A interesting outcome of my keynote speech at Lego's anniversary conference in Billund early this year is this article for Playground, the newsletter of Lego's organisational consultancy arm, Serious Play. I thought I'd print my attempt to wrestle the 'seven rhetorics of play' into a pro-business discourse.
The kinds of play you might not want at work
From a traditional business perspective, play is often understood in only two of its possible modes: play-as-personal-freedom and play-as-triviality.
1) Play-as-personal-freedom, within the workplace, can often seem a negative phenomenon – it highlights issues like absenteeism, slacking, or people becoming alienated from their job roles.
2) Play-as-triviality stretches from (often ineffective) attempts by management to make the workplace 'fun' to darker phenomena like pranks and black humor.
These are the kinds of play that the Protestant work ethic can relate to most easily - either as something disruptive to be effectively clamped down on, or unimportant and thus easy to ignore.

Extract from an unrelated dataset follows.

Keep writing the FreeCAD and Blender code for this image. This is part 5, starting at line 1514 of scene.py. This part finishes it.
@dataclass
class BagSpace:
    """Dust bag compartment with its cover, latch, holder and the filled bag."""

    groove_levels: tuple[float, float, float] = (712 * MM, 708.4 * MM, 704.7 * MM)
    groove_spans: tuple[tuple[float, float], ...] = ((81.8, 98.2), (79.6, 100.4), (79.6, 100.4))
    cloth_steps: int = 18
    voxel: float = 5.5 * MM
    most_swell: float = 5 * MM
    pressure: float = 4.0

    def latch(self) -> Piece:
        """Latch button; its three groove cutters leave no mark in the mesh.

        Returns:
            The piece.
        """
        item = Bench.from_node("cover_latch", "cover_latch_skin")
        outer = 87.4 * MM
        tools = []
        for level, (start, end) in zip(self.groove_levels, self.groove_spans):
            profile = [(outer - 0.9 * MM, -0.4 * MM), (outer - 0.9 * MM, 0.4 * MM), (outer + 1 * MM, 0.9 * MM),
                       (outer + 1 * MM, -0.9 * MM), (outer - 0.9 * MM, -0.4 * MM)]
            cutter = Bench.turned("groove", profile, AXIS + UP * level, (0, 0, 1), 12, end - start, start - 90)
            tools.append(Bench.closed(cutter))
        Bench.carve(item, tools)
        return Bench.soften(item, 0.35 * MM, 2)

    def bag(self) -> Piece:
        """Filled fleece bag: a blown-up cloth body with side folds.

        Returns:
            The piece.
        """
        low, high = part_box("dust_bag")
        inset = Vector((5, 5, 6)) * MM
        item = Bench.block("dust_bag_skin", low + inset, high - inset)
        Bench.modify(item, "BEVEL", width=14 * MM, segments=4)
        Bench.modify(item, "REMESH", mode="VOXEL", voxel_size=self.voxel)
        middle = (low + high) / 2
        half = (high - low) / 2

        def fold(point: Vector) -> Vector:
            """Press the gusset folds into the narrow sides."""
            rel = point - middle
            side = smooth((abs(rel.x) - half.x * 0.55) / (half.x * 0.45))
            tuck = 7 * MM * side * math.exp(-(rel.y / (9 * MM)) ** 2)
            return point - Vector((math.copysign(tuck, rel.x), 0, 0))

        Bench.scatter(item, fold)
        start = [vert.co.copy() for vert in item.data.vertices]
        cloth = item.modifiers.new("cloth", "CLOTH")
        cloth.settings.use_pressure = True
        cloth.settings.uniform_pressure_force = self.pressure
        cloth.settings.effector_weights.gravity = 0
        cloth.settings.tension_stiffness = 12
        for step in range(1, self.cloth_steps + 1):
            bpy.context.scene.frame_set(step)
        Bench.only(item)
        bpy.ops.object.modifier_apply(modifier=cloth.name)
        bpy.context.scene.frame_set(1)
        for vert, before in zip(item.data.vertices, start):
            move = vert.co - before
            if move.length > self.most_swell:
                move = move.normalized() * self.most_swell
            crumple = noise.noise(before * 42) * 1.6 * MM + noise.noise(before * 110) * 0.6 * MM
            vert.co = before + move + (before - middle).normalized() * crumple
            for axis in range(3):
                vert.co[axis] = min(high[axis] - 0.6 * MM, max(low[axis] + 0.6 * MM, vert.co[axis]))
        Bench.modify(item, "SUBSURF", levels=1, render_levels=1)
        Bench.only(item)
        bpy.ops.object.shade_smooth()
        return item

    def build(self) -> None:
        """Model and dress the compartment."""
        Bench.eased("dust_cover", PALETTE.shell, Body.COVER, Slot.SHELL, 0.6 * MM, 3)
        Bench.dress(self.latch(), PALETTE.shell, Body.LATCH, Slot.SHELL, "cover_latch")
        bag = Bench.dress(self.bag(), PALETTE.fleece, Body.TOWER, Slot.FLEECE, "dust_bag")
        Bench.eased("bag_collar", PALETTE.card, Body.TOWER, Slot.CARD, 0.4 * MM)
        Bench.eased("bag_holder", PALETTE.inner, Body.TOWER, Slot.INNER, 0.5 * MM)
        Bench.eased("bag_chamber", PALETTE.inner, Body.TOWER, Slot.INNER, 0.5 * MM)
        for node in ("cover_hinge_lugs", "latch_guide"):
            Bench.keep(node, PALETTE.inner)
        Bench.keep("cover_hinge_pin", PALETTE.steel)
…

More significant types of play
Play is more than just egoism and wackiness. It is also a way for people to come together to achieve a result, to sharpen their capacities and performance, even to attain some wisdom and patience about the direction of their working lives. In short, a way of developing their 'response abilities' regarding the challenges of business and society.
3) Play-as-identity is recognized by most smart companies as an effective tendency. This includes those common rituals, festivals and celebrations that make people feel good about being part of the 'community' within the organization.

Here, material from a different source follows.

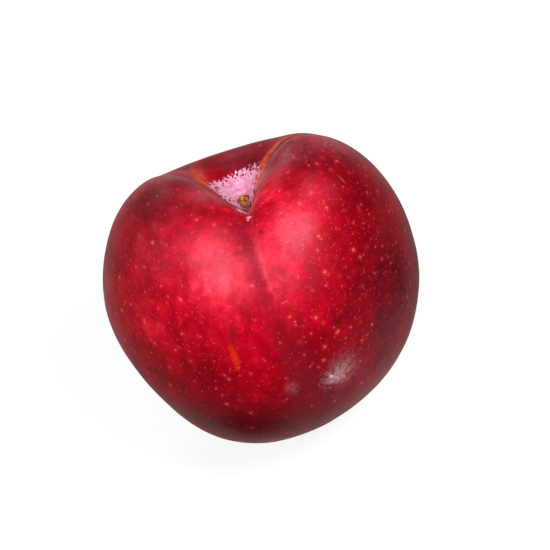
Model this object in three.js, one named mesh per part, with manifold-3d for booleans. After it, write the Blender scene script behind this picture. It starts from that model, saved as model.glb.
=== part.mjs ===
// A ripe red plum that stands on a small flat at its blossom end.
//
// The fruit is one closed body. Every point of its skin is skinRadius(polar, azimuth) from
// the centre: polar runs from the stem scar (0) to the blossom end (180), and azimuth runs
// from the suture's notch (0) towards the right-hand lobe. The body is then turned and
// leaned the way the fruit settles on a table. Millimetres and degrees, +Z up, and the
// suture faces -Y. The origin is on the table, in the middle of the fruit's width and depth.

import * as THREE from 'three';
import { mergeVertices } from 'three/addons/utils/BufferGeometryUtils.js';
import Module from 'manifold-3d';

const { degToRad, smoothstep } = THREE.MathUtils;

// ---- driving dimensions ----

const BODY_RADIUS = 31.25;
const SUTURE_TURN = 8.5; // about the stem, from -Y towards +X
const LEAN_BACK = 12.2; // of the stem, towards +Y
const LEAN_LEFT = 10; // of the stem, towards -X
const FLAT_DEPTH = 0.55; // taken off the bottom where the fruit rests

// Broad swells of the skin, or hollows where the height is negative.
const SWELLS = {
  leftShoulder: { azimuth: -54, polar: 37.5, spread: 26.5, height: 5.7 },
  rightShoulder: { azimuth: 65.5, polar: 38, spread: 33, height: 3.6 },
  lowBackRim: { azimuth: 203, polar: 19, spread: 28, height: -3.7 },
  leftFlank: { azimuth: -78, polar: 118, spread: 29, height: -2.2 },
  rightFlank: { azimuth: 31, polar: 156, spread: 42, height: -3.6 },
  blossomEnd: { azimuth: 0, polar: 180, spread: 40, height: 3.6 },
};

// The stem cavity: a steep bowl, wider behind the scar, with a funnel at its bottom.
const CAVITY = {
  depth: 6.8,
  width: 20.3,
  steepness: 3.7,
  reachBack: 0.38, // part of the width added towards backAzimuth
  backAzimuth: 205,
  oval: 0.12, // part of the width added both ways along ovalAzimuth
  ovalAzimuth: 184,
  funnelDepth: 1.4,
  funnelWidth: 14,
};

// Furrows that run out of the cavity over its rim, each along its own azimuth.
const FURROWS = {
  suture: { azimuth: 0, polar: 18.5, reach: 15.8, depth: 9, width: 2.6, soft: 0.7 },
  sutureDip: { azimuth: -17, polar: 15, reach: 14.2, depth: 6.3, width: 4.8, soft: 2.5 },
  notch: { azimuth: -4, polar: 9.5, reach: 8, depth: 4.1, width: 2, soft: 0.9 },
  backRight: { azimuth: 110, polar: 18.5, reach: 10.5, depth: 0.8, width: 1.8, soft: 0.8 },
};

// The shallow crease that carries the suture on down the body.
const CREASE = { depth: 0.55, width: 2.6, soft: 0.8, drift: 10 };

// The cavity's floor, level across the stem's axis however deep the furrows run into it.
// Height is from the body's centre, and the floor is looked for as far out as its reach.
const CAVITY_FLOOR = { height: 16.8, soft: 0.5, reach: 40 };

// The corky scar that the stalk left: a squarish pad let into the cavity's back slope. Its
// middle lies behind the stem's axis, it faces up and forward, and it is turned in its plane.
const SCAR = { back: 0.87, height: 18.95, tilt: 52, turn: 40, halfSize: 1.15, squareness: 6, reach: 20 };

// Facets: rings crowd towards the stem, and sectors towards the suture.
const RINGS = 46;
const SECTORS = 64;
const RING_CROWDING = 1.5;
const SECTOR_CROWDING = 0.5;

// ---- the skin's shape ----

// Cosine of the angle between a direction and the one at the given azimuth and polar.
function cosineTo(polar, azimuth, target) {
  const p = degToRad(polar);
  const q = degToRad(target.polar);
  const turn = degToRad(azimuth - target.azimuth);
  return Math.sin(p) * Math.sin(q) * Math.cos(turn) + Math.cos(p) * Math.cos(q);
}

// 1 on the crease's line, falling away exponentially, with a rounded bottom.
function creaseProfile(distance, width, soft) {
  return Math.exp(-(Math.hypot(distance, soft) - soft) / width);
}

function swellHeight(polar, azimuth, swell) {
  const spread = degToRad(swell.spread);
  return swell.height * Math.exp((-2 * (1 - cosineTo(polar, azimuth, swell))) / spread ** 2);
}

function cavityDepth(polar, azimuth) {
  const back = CAVITY.reachBack * Math.cos(degToRad(azimuth - CAVITY.backAzimuth));
  const oval = CAVITY.oval * Math.cos(2 * degToRad(azimuth - CAVITY.ovalAzimuth));
  const width = CAVITY.width * (1 + back + oval);
  const bowl = CAVITY.depth * Math.exp(-((polar / width) ** CAVITY.steepness));
  return bowl + CAVITY.funnelDepth * Math.exp(-((polar / CAVITY.funnelWidth) ** 2));
}

function furrowDepth(polar, azimuth, furrow) {
  if (polar > 90) {
    return 0;
  }
  const turn = degToRad(azimuth - furrow.azimuth);
  const along = (polar * Math.cos(turn) - furrow.polar) / furrow.reach;
  const across = degToRad(polar) * BODY_RADIUS * Math.sin(turn);
  return furrow.depth * creaseProfile(across, furrow.width, furrow.soft) * Math.exp(-along * along);
}

function creaseDepth(polar, azimuth) {
  const line = CREASE.drift * smoothstep(polar, 30, 130);
  const turn = THREE.MathUtils.euclideanModulo(azimuth - line + 180, 360) - 180;
  const across = BODY_RADIUS * Math.sin(degToRad(polar)) * degToRad(turn);
  const fade = smoothstep(polar, 8, 28) * (1 - smoothstep(polar, 60, 170));
  return CREASE.depth * fade * creaseProfile(across, CREASE.width, CREASE.soft);
}

// Keeps the skin above the cavity's floor, with a soft join.
function aboveFloor(polar, radius) {
  const { height, soft, reach } = CAVITY_FLOOR;
  const level = height / Math.cos(degToRad(Math.min(polar, reach)));
  return level + soft * Math.log1p(Math.exp((radius - level) / soft));
}

// Takes the skin to the scar's plane, inside the scar's outline.
function withScar(polar, azimuth, radius) {
  if (polar > SCAR.reach) {
    return radius;
  }
  const ray = new THREE.Vector3().setFromSphericalCoords(1, degToRad(polar), degToRad(azimuth));
  const sin = Math.sin(degToRad(SCAR.tilt));
  const cos = Math.cos(degToRad(SCAR.tilt));
  const plane = (SCAR.height * cos - SCAR.back * sin) / (ray.y * cos + ray.z * sin);
  const across = plane * ray.x;
  const upSlope = (plane * ray.y - SCAR.height) * sin - (plane * ray.z + SCAR.back) * cos;
  const place = new THREE.Vector2(across, upSlope).rotateAround(new THREE.Vector2(), degToRad(SCAR.turn));
  place.divideScalar(SCAR.halfSize);
  const edge = Math.abs(place.x) ** SCAR.squareness + Math.abs(place.y) ** SCAR.squareness;
  return radius + (plane - radius) * Math.exp(-edge);
}

function skinRadius(polar, azimuth) {
  let radius = BODY_RADIUS - cavityDepth(polar, azimuth) - creaseDepth(polar, azimuth);
  for (const swell of Object.values(SWELLS)) {
    radius += swellHeight(polar, azimuth, swell);
  }
  for (const furrow of Object.values(FURROWS)) {
    radius -= furrowDepth(polar, azimuth, furrow);
  }
  return withScar(polar, azimuth, aboveFloor(polar, radius));
}

function skinPoint(polar, azimuth) {
  const direction = new THREE.Vector3().setFromSphericalCoords(1, degToRad(polar), degToRad(azimuth));
  const radius = skinRadius(polar, azimuth);
  return [radius * direction.x, -radius * direction.z, radius * direction.y];
}

// ---- the body ----

function bodyGeometry() {
  const positions = [...skinPoint(0, 0)];
  for (let ring = 1; ring < RINGS; ring += 1) {
    const polar = 180 * (ring / RINGS) ** RING_CROWDING;
    for (let sector = 0; sector < SECTORS; sector += 1) {
      const turn = sector / SECTORS;
      const crowding = (SECTOR_CROWDING * Math.sin(2 * Math.PI * turn)) / (2 * Math.PI);
      positions.push(...skinPoint(polar, 360 * (turn - crowding)));
    }
  }
  positions.push(...skinPoint(180, 0));

  const at = (ring, sector) => 1 + (ring - 1) * SECTORS + (sector % SECTORS);
  const last = 1 + (RINGS - 1) * SECTORS;
  const index = [];
  for (let sector = 0; sector < SECTORS; sector += 1) {
    index.push(0, at(1, sector), at(1, sector + 1));
    for (let ring = 1; ring < RINGS - 1; ring += 1) {
      index.push(at(ring, sector), at(ring + 1, sector), at(ring + 1, sector + 1));
      index.push(at(ring, sector), at(ring + 1, sector + 1), at(ring, sector + 1));
    }
    index.push(at(RINGS - 1, sector), last, at(RINGS - 1, sector + 1));
  }

  const geometry = new THREE.BufferGeometry();
  geometry.setAttribute('position', new THREE.Float32BufferAttribute(positions, 3));
  geometry.setIndex(index);
  return geometry;
}

// Turns and leans the body, then stands it so that its rest plane is at z = 0.
function settle(geometry) {
  geometry.rotateZ(degToRad(SUTURE_TURN));
  geometry.rotateX(degToRad(-LEAN_BACK));
  geometry.rotateY(degToRad(-LEAN_LEFT));
  geometry.computeBoundingBox();
  const { min, max } = geometry.boundingBox;
  geometry.translate(-(min.x + max.x) / 2, -(min.y + max.y) / 2, -min.z - FLAT_DEPTH);
  return geometry;
}

// ---- the flat that it rests on ----

const wasm = await Module();
wasm.setup();

function toManifold(geometry) {
  const bare = geometry.clone();
  bare.deleteAttribute('normal');
  bare.deleteAttribute('uv');
  const merged = mergeVertices(bare);
  const mesh = new wasm.Mesh({
    numProp: 3,
    vertProperties: Float32Array.from(merged.attributes.position.array),
    triVerts: Uint32Array.from(merged.index.array),
  });
  return new wasm.Manifold(mesh);
}

function fromManifold(solid) {
  const mesh = solid.getMesh();
  const geometry = new THREE.BufferGeometry();
  geometry.setAttribute('position', new THREE.BufferAttribute(mesh.vertProperties, 3));
  geometry.setIndex(new THREE.BufferAttribute(mesh.triVerts, 1));
  geometry.computeVertexNormals();
  return geometry;
}

function withFlat(geometry) {
  const side = 4 * BODY_RADIUS;
  const below = new THREE.BoxGeometry(side, side, side).translate(0, 0, -side / 2);
  return fromManifold(toManifold(geometry).subtract(toManifold(below)));
}

const skin = new THREE.MeshStandardMaterial({ color: 0x9e1226, roughness: 0.35, metalness: 0 });

const body = new THREE.Mesh(withFlat(settle(bodyGeometry())), skin);
body.name = 'plum_body';

const plum = new THREE.Group();
plum.add(body);

export default plum;
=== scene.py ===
"""A ripe red plum on a white table, under soft studio light.

The fruit's skin is skin_radius(polar, azimuth) from its centre, as in the part's source:
polar runs from the stem scar (0 degrees) to the blossom end (180), and azimuth from the
suture's notch (0) towards the right-hand shoulder. The shape is worked out in millimetres
and degrees in the fruit's own frame, then turned and leaned the way the fruit rests, and
scaled to metres.
"""

import bpy
import numpy as np
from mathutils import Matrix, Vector, noise


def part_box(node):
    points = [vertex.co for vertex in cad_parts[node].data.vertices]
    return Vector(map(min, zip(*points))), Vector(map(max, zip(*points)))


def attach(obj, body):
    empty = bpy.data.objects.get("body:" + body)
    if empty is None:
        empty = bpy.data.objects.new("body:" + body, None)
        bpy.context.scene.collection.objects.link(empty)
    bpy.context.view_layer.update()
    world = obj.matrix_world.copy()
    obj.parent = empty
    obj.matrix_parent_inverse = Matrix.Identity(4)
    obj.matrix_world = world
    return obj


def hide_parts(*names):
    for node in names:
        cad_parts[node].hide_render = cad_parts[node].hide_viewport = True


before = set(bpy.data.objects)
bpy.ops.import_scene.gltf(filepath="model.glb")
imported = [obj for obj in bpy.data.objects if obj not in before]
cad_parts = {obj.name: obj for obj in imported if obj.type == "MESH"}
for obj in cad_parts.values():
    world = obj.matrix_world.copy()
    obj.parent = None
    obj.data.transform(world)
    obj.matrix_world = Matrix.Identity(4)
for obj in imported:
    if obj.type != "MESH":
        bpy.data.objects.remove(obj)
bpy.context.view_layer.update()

MM = 0.001

# ---- the skin's shape: the same driving dimensions as the CAD part ----

BODY_RADIUS = 31.25
SUTURE_TURN = 8.5  # about the stem, from -Y towards +X
LEAN_BACK = 12.2  # of the stem, towards +Y
LEAN_LEFT = 10.0  # of the stem, towards -X
FLAT_DEPTH = 0.55  # taken off the bottom where the fruit rests

# name: azimuth, polar, spread (degrees), height (mm)
SWELLS = {
    "left_shoulder": (-54, 37.5, 26.5, 5.7),
    "right_shoulder": (65.5, 38, 33, 3.6),
    "low_back_rim": (203, 19, 28, -3.7),
    "left_flank": (-78, 118, 29, -2.2),
    "right_flank": (31, 156, 42, -3.6),
    "blossom_end": (0, 180, 40, 3.6),
}

CAVITY_DEPTH = 6.8
CAVITY_WIDTH = 20.3
CAVITY_STEEPNESS = 3.7
CAVITY_REACH_BACK = 0.38
CAVITY_BACK_AZIMUTH = 205
CAVITY_OVAL = 0.12
CAVITY_OVAL_AZIMUTH = 184
FUNNEL_DEPTH = 1.4
FUNNEL_WIDTH = 14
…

4) Play-as-power-and-contest is another effective category, which has to do with what you do with your healthy company identity when you're in the marketplace. Play-as-power can be affected by play-as-identity – too much internal competitiveness and the organization flies apart, too little and complacency results.
Forms of play you may not relate to your business – but should
There are three other 'rhetorics', or values, of play which high-performing businesses should be aware of.
5) Play-as-imagination, the creative and experimental use of the mind and talents, often comes under the categories of 'R&D', 'brainstoming,' or even the suggestion box.
6) Play-as-development is the function that play has in the evolution and progress of our talents, not just as children but as adults also. Play is how we start out 'adapting' to our environment, and it keeps us adaptable throughout our lives.
Companies that attend to the well-being of their employees, through training, mentorship and support services, are giving them the best platform upon which to become the dynamic players of the previous rhetorics.
7) Play-as-fate-and-chaos is the final rhetoric. As old as religion and gambling, and as new as a market derivative – it brings with it a more philosophical perspective. This is an awareness that there will always be unpredictability in our lives, a fundamental openness to chance that we cannot rule out. But one that can bring positive as well as negative opportunities for business, if we can remain essentially 'response-able' as players.